### DIRECTIONS:
Reproduce the listing below without any change.

### SOURCE DATA:
----

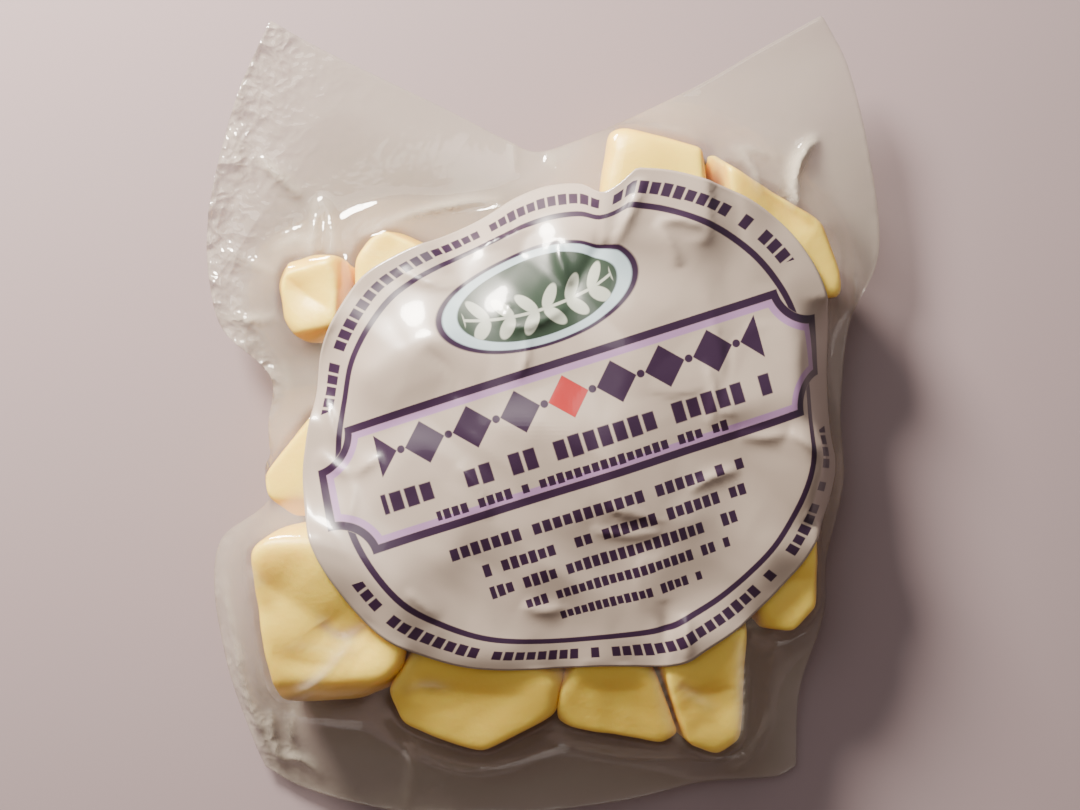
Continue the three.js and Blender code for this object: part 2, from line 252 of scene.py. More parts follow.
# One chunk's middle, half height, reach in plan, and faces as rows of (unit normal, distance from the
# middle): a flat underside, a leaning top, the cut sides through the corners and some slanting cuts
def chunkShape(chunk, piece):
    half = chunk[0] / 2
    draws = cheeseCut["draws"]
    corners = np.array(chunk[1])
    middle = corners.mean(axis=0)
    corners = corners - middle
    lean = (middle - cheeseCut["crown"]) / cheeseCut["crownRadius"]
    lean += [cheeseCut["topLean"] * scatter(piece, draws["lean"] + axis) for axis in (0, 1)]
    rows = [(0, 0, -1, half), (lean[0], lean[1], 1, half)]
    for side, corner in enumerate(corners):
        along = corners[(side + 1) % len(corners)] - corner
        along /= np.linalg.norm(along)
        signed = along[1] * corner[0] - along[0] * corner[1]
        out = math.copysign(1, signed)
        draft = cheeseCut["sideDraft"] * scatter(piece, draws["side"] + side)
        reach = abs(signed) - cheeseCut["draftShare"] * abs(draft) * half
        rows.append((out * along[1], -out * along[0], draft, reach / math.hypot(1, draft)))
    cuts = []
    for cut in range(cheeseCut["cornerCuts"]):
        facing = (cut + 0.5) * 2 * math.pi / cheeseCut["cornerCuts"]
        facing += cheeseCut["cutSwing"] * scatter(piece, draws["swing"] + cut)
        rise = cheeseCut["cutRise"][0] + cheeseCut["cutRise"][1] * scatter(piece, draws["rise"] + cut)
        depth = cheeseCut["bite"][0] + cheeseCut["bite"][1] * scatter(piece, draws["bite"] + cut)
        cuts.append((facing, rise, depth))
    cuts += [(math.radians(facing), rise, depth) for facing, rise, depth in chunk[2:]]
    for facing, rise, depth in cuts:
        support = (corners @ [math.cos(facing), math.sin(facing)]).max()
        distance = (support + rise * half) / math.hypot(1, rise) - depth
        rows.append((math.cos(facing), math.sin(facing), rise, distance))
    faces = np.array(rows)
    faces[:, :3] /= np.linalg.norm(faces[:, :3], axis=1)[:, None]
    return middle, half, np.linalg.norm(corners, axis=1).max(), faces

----

### SOLUTION TO THIS PROBLEM:
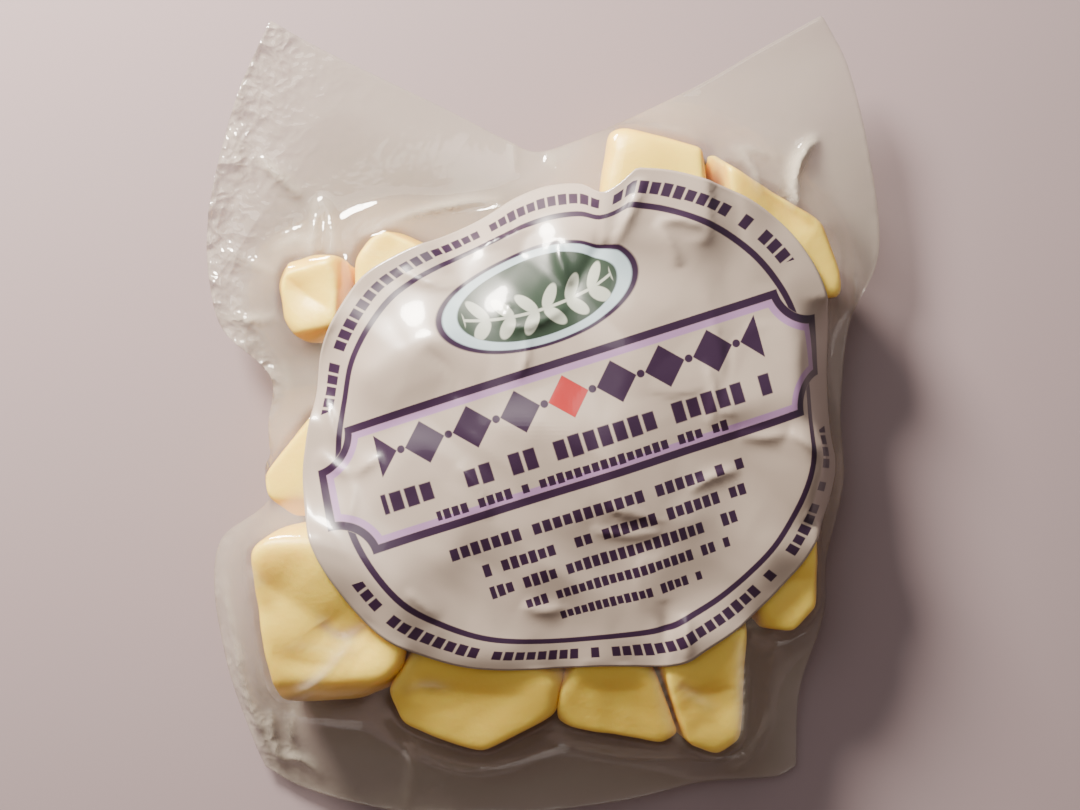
Continue the three.js and Blender code for this object: part 2, from line 252 of scene.py. More parts follow.
# One chunk's middle, half height, reach in plan, and faces as rows of (unit normal, distance from the
# middle): a flat underside, a leaning top, the cut sides through the corners and some slanting cuts
def chunkShape(chunk, piece):
    half = chunk[0] / 2
    draws = cheeseCut["draws"]
    corners = np.array(chunk[1])
    middle = corners.mean(axis=0)
    corners = corners - middle
    lean = (middle - cheeseCut["crown"]) / cheeseCut["crownRadius"]
    lean += [cheeseCut["topLean"] * scatter(piece, draws["lean"] + axis) for axis in (0, 1)]
    rows = [(0, 0, -1, half), (lean[0], lean[1], 1, half)]
    for side, corner in enumerate(corners):
        along = corners[(side + 1) % len(corners)] - corner
        along /= np.linalg.norm(along)
        signed = along[1] * corner[0] - along[0] * corner[1]
        out = math.copysign(1, signed)
        draft = cheeseCut["sideDraft"] * scatter(piece, draws["side"] + side)
        reach = abs(signed) - cheeseCut["draftShare"] * abs(draft) * half
        rows.append((out * along[1], -out * along[0], draft, reach / math.hypot(1, draft)))
    cuts = []
    for cut in range(cheeseCut["cornerCuts"]):
        facing = (cut + 0.5) * 2 * math.pi / cheeseCut["cornerCuts"]
        facing += cheeseCut["cutSwing"] * scatter(piece, draws["swing"] + cut)
        rise = cheeseCut["cutRise"][0] + cheeseCut["cutRise"][1] * scatter(piece, draws["rise"] + cut)
        depth = cheeseCut["bite"][0] + cheeseCut["bite"][1] * scatter(piece, draws["bite"] + cut)
        cuts.append((facing, rise, depth))
    cuts += [(math.radians(facing), rise, depth) for facing, rise, depth in chunk[2:]]
    for facing, rise, depth in cuts:
        support = (corners @ [math.cos(facing), math.sin(facing)]).max()
        distance = (support + rise * half) / math.hypot(1, rise) - depth
        rows.append((math.cos(facing), math.sin(facing), rise, distance))
    faces = np.array(rows)
    faces[:, :3] /= np.linalg.norm(faces[:, :3], axis=1)[:, None]
    return middle, half, np.linalg.norm(corners, axis=1).max(), faces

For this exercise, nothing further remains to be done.